▶ _Listed entries_

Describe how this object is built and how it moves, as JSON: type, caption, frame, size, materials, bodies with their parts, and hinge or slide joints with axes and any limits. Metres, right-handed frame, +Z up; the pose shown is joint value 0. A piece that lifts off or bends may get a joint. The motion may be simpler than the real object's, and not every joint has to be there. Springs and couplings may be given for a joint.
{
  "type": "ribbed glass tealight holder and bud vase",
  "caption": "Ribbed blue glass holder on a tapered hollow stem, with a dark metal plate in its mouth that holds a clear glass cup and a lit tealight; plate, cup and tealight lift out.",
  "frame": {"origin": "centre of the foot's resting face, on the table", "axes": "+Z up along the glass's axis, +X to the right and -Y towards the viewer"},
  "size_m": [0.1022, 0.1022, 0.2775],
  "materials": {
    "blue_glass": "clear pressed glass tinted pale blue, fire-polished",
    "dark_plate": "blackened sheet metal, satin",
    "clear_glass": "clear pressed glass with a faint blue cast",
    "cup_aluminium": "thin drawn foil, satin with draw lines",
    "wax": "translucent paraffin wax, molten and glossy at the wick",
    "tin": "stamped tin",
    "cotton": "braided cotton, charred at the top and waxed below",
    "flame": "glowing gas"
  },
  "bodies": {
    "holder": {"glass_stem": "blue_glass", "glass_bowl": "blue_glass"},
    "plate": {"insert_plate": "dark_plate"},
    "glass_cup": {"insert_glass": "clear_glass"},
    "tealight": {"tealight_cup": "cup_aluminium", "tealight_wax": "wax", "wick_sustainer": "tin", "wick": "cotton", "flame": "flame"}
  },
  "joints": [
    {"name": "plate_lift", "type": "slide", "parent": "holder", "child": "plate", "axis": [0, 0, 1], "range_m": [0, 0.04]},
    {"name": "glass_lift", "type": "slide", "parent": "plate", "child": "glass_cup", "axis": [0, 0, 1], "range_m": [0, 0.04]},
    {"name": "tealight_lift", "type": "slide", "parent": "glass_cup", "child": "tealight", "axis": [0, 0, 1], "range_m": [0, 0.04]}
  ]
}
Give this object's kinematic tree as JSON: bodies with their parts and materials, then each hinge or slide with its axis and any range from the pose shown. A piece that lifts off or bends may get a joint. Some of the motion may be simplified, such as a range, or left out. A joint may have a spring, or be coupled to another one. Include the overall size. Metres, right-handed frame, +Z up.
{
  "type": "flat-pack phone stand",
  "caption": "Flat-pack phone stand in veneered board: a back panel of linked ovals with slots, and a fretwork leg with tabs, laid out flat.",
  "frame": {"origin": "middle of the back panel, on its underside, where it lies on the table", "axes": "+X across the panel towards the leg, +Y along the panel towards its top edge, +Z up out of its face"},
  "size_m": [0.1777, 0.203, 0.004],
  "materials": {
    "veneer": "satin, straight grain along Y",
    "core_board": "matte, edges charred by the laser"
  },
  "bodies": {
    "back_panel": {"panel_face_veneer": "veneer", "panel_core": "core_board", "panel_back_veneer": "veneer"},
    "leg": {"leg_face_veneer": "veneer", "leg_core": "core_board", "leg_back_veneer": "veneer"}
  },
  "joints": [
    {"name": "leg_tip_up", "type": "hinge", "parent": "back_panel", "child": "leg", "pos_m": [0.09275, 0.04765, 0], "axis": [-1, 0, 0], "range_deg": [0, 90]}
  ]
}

▶ _Your task_
From the line that contains "Give this object's" to the last line of the material above, repeat every line exactly, keeping both the first and the last.

▶ _Exercise response_
Give this object's kinematic tree as JSON: bodies with their parts and materials, then each hinge or slide with its axis and any range from the pose shown. A piece that lifts off or bends may get a joint. Some of the motion may be simplified, such as a range, or left out. A joint may have a spring, or be coupled to another one. Include the overall size. Metres, right-handed frame, +Z up.
{
  "type": "flat-pack phone stand",
  "caption": "Flat-pack phone stand in veneered board: a back panel of linked ovals with slots, and a fretwork leg with tabs, laid out flat.",
  "frame": {"origin": "middle of the back panel, on its underside, where it lies on the table", "axes": "+X across the panel towards the leg, +Y along the panel towards its top edge, +Z up out of its face"},
  "size_m": [0.1777, 0.203, 0.004],
  "materials": {
    "veneer": "satin, straight grain along Y",
    "core_board": "matte, edges charred by the laser"
  },
  "bodies": {
    "back_panel": {"panel_face_veneer": "veneer", "panel_core": "core_board", "panel_back_veneer": "veneer"},
    "leg": {"leg_face_veneer": "veneer", "leg_core": "core_board", "leg_back_veneer": "veneer"}
  },
  "joints": [
    {"name": "leg_tip_up", "type": "hinge", "parent": "back_panel", "child": "leg", "pos_m": [0.09275, 0.04765, 0], "axis": [-1, 0, 0], "range_deg": [0, 90]}
  ]
}